Task prompt: Quote the data below in full, please, without altering anything.

---*---

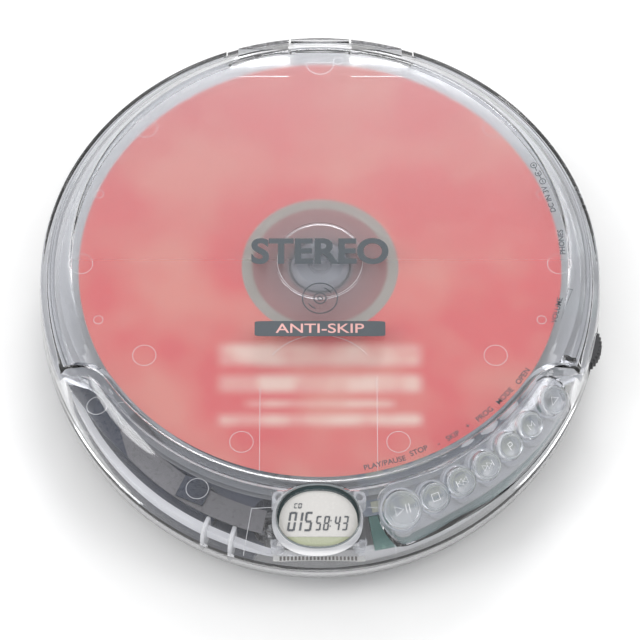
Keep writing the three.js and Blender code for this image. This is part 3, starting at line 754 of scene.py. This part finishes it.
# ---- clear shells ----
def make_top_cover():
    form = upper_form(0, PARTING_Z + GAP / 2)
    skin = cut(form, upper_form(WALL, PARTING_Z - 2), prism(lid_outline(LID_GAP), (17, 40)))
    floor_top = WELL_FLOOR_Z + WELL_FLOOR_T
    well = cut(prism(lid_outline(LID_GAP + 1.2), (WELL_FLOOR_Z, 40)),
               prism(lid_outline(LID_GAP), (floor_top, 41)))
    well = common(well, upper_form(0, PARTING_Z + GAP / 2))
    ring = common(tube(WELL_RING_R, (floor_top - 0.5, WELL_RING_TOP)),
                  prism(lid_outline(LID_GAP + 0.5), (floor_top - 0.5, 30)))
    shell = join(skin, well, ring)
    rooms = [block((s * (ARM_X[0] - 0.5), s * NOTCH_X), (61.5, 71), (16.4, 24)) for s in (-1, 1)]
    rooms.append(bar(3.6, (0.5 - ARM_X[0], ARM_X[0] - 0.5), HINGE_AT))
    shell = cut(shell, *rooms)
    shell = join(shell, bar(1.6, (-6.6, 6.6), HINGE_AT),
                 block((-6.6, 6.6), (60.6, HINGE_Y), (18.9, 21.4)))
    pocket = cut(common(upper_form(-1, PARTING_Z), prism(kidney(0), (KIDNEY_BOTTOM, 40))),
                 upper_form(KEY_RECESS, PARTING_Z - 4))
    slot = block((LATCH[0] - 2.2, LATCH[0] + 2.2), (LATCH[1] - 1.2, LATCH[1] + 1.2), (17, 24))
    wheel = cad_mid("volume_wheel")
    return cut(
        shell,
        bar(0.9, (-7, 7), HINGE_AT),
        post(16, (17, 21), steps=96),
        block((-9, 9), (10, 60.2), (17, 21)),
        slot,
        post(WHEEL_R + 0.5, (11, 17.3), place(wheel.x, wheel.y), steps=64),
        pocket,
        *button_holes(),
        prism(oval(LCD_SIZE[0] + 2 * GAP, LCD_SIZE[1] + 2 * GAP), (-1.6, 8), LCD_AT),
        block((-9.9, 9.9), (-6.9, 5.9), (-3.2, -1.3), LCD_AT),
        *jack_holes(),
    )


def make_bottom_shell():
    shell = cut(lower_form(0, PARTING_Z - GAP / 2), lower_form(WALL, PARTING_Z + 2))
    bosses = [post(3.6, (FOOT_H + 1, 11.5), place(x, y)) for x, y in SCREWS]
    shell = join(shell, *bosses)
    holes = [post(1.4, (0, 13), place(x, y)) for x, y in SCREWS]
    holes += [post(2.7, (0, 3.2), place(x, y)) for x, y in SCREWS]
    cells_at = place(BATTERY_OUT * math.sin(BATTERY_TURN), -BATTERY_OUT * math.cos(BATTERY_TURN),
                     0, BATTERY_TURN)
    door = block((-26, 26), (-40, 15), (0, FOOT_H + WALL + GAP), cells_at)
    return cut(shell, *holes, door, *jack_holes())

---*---

Result for this exercise:
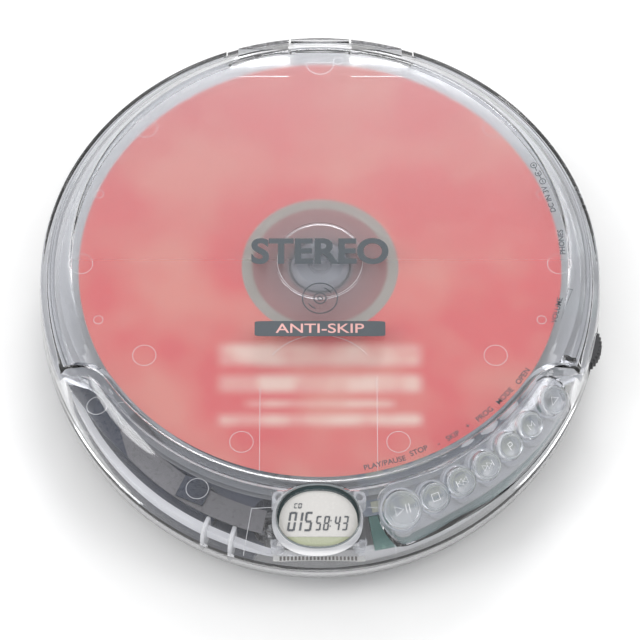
Keep writing the three.js and Blender code for this image. This is part 3, starting at line 754 of scene.py. This part finishes it.
# ---- clear shells ----
def make_top_cover():
    form = upper_form(0, PARTING_Z + GAP / 2)
    skin = cut(form, upper_form(WALL, PARTING_Z - 2), prism(lid_outline(LID_GAP), (17, 40)))
    floor_top = WELL_FLOOR_Z + WELL_FLOOR_T
    well = cut(prism(lid_outline(LID_GAP + 1.2), (WELL_FLOOR_Z, 40)),
               prism(lid_outline(LID_GAP), (floor_top, 41)))
    well = common(well, upper_form(0, PARTING_Z + GAP / 2))
    ring = common(tube(WELL_RING_R, (floor_top - 0.5, WELL_RING_TOP)),
                  prism(lid_outline(LID_GAP + 0.5), (floor_top - 0.5, 30)))
    shell = join(skin, well, ring)
    rooms = [block((s * (ARM_X[0] - 0.5), s * NOTCH_X), (61.5, 71), (16.4, 24)) for s in (-1, 1)]
    rooms.append(bar(3.6, (0.5 - ARM_X[0], ARM_X[0] - 0.5), HINGE_AT))
    shell = cut(shell, *rooms)
    shell = join(shell, bar(1.6, (-6.6, 6.6), HINGE_AT),
                 block((-6.6, 6.6), (60.6, HINGE_Y), (18.9, 21.4)))
    pocket = cut(common(upper_form(-1, PARTING_Z), prism(kidney(0), (KIDNEY_BOTTOM, 40))),
                 upper_form(KEY_RECESS, PARTING_Z - 4))
    slot = block((LATCH[0] - 2.2, LATCH[0] + 2.2), (LATCH[1] - 1.2, LATCH[1] + 1.2), (17, 24))
    wheel = cad_mid("volume_wheel")
    return cut(
        shell,
        bar(0.9, (-7, 7), HINGE_AT),
        post(16, (17, 21), steps=96),
        block((-9, 9), (10, 60.2), (17, 21)),
        slot,
        post(WHEEL_R + 0.5, (11, 17.3), place(wheel.x, wheel.y), steps=64),
        pocket,
        *button_holes(),
        prism(oval(LCD_SIZE[0] + 2 * GAP, LCD_SIZE[1] + 2 * GAP), (-1.6, 8), LCD_AT),
        block((-9.9, 9.9), (-6.9, 5.9), (-3.2, -1.3), LCD_AT),
        *jack_holes(),
    )


def make_bottom_shell():
    shell = cut(lower_form(0, PARTING_Z - GAP / 2), lower_form(WALL, PARTING_Z + 2))
    bosses = [post(3.6, (FOOT_H + 1, 11.5), place(x, y)) for x, y in SCREWS]
    shell = join(shell, *bosses)
    holes = [post(1.4, (0, 13), place(x, y)) for x, y in SCREWS]
    holes += [post(2.7, (0, 3.2), place(x, y)) for x, y in SCREWS]
    cells_at = place(BATTERY_OUT * math.sin(BATTERY_TURN), -BATTERY_OUT * math.cos(BATTERY_TURN),
                     0, BATTERY_TURN)
    door = block((-26, 26), (-40, 15), (0, FOOT_H + WALL + GAP), cells_at)
    return cut(shell, *holes, door, *jack_holes())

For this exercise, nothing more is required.